● **Goal of the exercise**
Up to and including the line containing "the top panel.", please reproduce the lines of the listing below, starting from the top.
─── Raw data
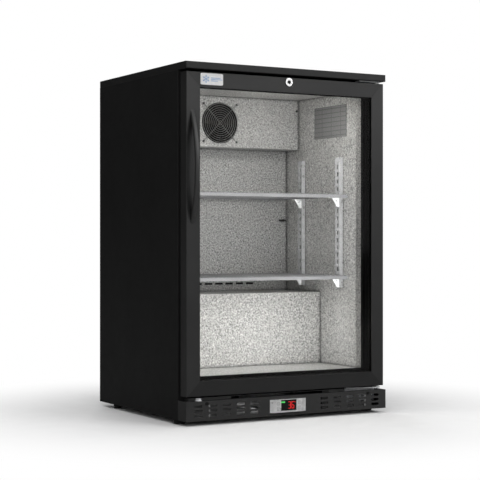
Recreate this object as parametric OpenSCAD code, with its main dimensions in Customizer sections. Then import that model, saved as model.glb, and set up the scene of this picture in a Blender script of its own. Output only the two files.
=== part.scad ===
// Undercounter back-bar refrigerator with one hinged glass door.
// Frame: origin on the floor under the middle of the overall depth, X to the
// right and Y to the back as seen by a person facing the door, Z up.
// Depths named "b" are measured back from the front lip of the top panel.

/* [Cabinet] */
// Overall width of the cabinet and its top panel
cab_w = 600; // [600:5:640]
// Depth of the cabinet from the top panel's front lip to the back, without the handle
cab_d = 520; // [520:5:560]
// Overall height from the floor to the top
cab_h = 900; // [880:5:930]
// Height of the cabinet's underside above the floor
floor_gap = 12; // [11:1:14]
// Thickness of the folded top panel
top_h = 18; // [16:1:22]
// Height of the kick plate in front of the machine space
kick_h = 49; // [49:1:52]
// Thickness of the insulated side walls
wall = 40; // [36:1:44]

/* [Door] */
// Width of the door, centred under the top panel
door_w = 592; // [588:1:594]
// Thickness of the door frame, front to back
door_t = 32; // [32:1:33]
// Face width of the door frame's profiles
frame_w = 38; // [36:1:40]
// Distance from the door's hinge edge to the hinge axis
hinge_inset = 14; // [13:0.5:14.5]
// How far the handle's bow stands out of the door's face
handle_out = 30; // [26:1:34]
// Height of the handle
handle_h = 281; // [250:1:300]

/* [Shelves] */
// Height of the upper shelf's top above the floor
upper_shelf_z = 584; // [564:20:604]
// Height of the lower shelf's top above the floor
lower_shelf_z = 364; // [364:20:404]
// Number of wires that run front to back in a shelf
shelf_wires = 43; // [21:2:43]

/* [Controls] */
// Width of the temperature controller's bezel
control_w = 107; // [100:1:110]
// Height of the temperature controller's bezel
control_h = 33; // [31:1:34]
// Offset of the controller from the cabinet's middle
control_x = -7; // [-12:1:0]

/* [Hidden] */
$fn = 48;

sheet = 1;                 // folded steel sheet
clear = 0.08;              // radial running clearance of turning parts
half_w = cab_w / 2;
z_top = cab_h - top_h;     // underside of the top panel
z_kick = floor_gap + kick_h;

// Door position and size
door_b = 6;                // door face, back from the top panel's lip
door_z0 = z_kick + 11;
door_z1 = z_top - 6;
door_h = door_z1 - door_z0;
half_door = door_w / 2;
door_back_b = door_b + door_t;
face_b = door_back_b + 7;  // front plane of the cabinet, where the gasket seals
hinge_x = half_door - hinge_inset;
hinge_b = door_b + 12;
pin_r = 4;
bush_r = 6;
bush_len = 14;

// The overall depth runs from the handle's bow to the cabinet's back
y_front = (handle_out - door_b - cab_d) / 2;

// Insulated body
in_x = half_w - wall;      // half the inside width
skin_x = half_w - sheet;   // inner face of the side panels
floor_z = z_kick + 54;     // inside floor
under_z = z_kick + 3;      // underside of the foam
ceil_z = z_top - 20;       // inside ceiling
hump_b = 258;              // front of the step over the machine space
hump_z = 314;              // top of that step
back_in_b = cab_d - 51;    // inside back of the liner
foam_b0 = face_b + 2;
foam_b1 = cab_d - 2;
hump_wall = 41;
bay_b = hump_b + hump_wall; // front of the machine space
bay_z = hump_z - hump_wall; // ceiling of the machine space

// Air panels inside
cover_b = back_in_b - 97;
cover_z = ceil_z - 142;
duct_b = back_in_b - 30;
panel_x = in_x - 2;        // half the width of the cover and the duct panel
fan_z = ceil_z - 75;
fan_size = 119;
fan_bolt = 52.5;           // fan's fixing screws, across and up from its middle
shaft_r = 2;

// Shelves and their supports
shelf_half = in_x - 13;
shelf_b0 = 102;
shelf_b1 = duct_b - 7;
pil_depth = 11;
pil_w = 22;
pil_front_b = 145;
pil_rear_b = shelf_b1 - 94;
pil_z0 = 330;
pil_z1 = 686;
pil_pitch = 20;
wire_r = 1.7;
bar_h = 8.5;
rod_r = 2.5;
rod_drop = 5.5;            // centre of the cross rods below the shelf's top

// Feet
foot_x = half_w - 17;
foot_front_b = 69;
foot_rear_b = foot_front_b + 370;
stud_r = 5;

// Machine space
grille_b = cab_d - 42;
comp_x = -150;
comp_b = 386;
comp_r = 64;
cond_x0 = 60;
cond_x1 = 270;
cond_z0 = 24;
cond_z1 = 234;
cond_b = 408;
cond_fan_x = (cond_x0 + cond_x1) / 2;
cond_fan_z = (cond_z0 + cond_z1) / 2;
cond_fan_r = 88;

// ---------- shapes that repeat ----------

function yb(b) = y_front + b;

module slab(x0, x1, b0, b1, z0, z1) {
    translate([x0, yb(b0), z0]) cube([x1 - x0, b1 - b0, z1 - z0]);
}

// Outline in (b, z), extruded across the width
module prism_x(x0, x1, points) {
    translate([x0, y_front, 0]) rotate([90, 0, 90]) linear_extrude(x1 - x0) polygon(points);
}

module rod_x(x0, x1, b, z, r) {
    translate([x0, yb(b), z]) rotate([0, 90, 0]) cylinder(r = r, h = x1 - x0);
}

module rod_y(x, z, b0, b1, r) {
    translate([x, yb(b0), z]) rotate([-90, 0, 0]) cylinder(r = r, h = b1 - b0);
}

module rod_z(x, b, z0, z1, r) {
    translate([x, yb(b), z0]) cylinder(r = r, h = z1 - z0);
}

module rounded_rect(w, h, r) {
    translate([-w / 2, -h / 2]) {
        translate([r, 0]) square([w - 2 * r, h]);
        translate([0, r]) square([w, h - 2 * r]);
        for (x = [r, w - r], y = [r, h - r]) translate([x, y]) circle(r);
    }
}

// A rounded plate facing the front, centred on x and z
module face_plate(x, z, w, h, r, b0, b1) {
    translate([x, yb(b1), z]) rotate([90, 0, 0]) linear_extrude(b1 - b0) rounded_rect(w, h, r);
}

module slot_cut(x, z, length, width, b0, b1) {
    face_plate(x, z, length, width, width / 2 - 0.01, b0, b1);
}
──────
● **Output of the task**
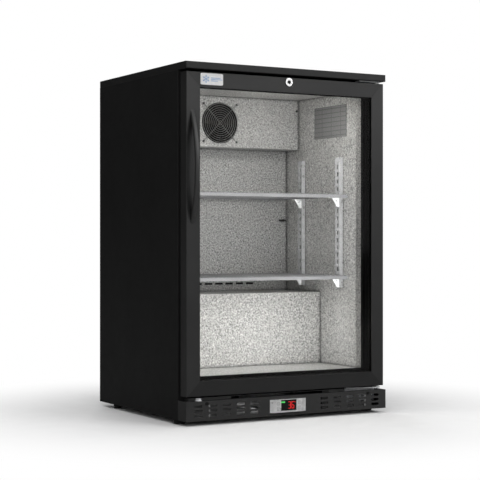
Recreate this object as parametric OpenSCAD code, with its main dimensions in Customizer sections. Then import that model, saved as model.glb, and set up the scene of this picture in a Blender script of its own. Output only the two files.
=== part.scad ===
// Undercounter back-bar refrigerator with one hinged glass door.
// Frame: origin on the floor under the middle of the overall depth, X to the
// right and Y to the back as seen by a person facing the door, Z up.
// Depths named "b" are measured back from the front lip of the top panel.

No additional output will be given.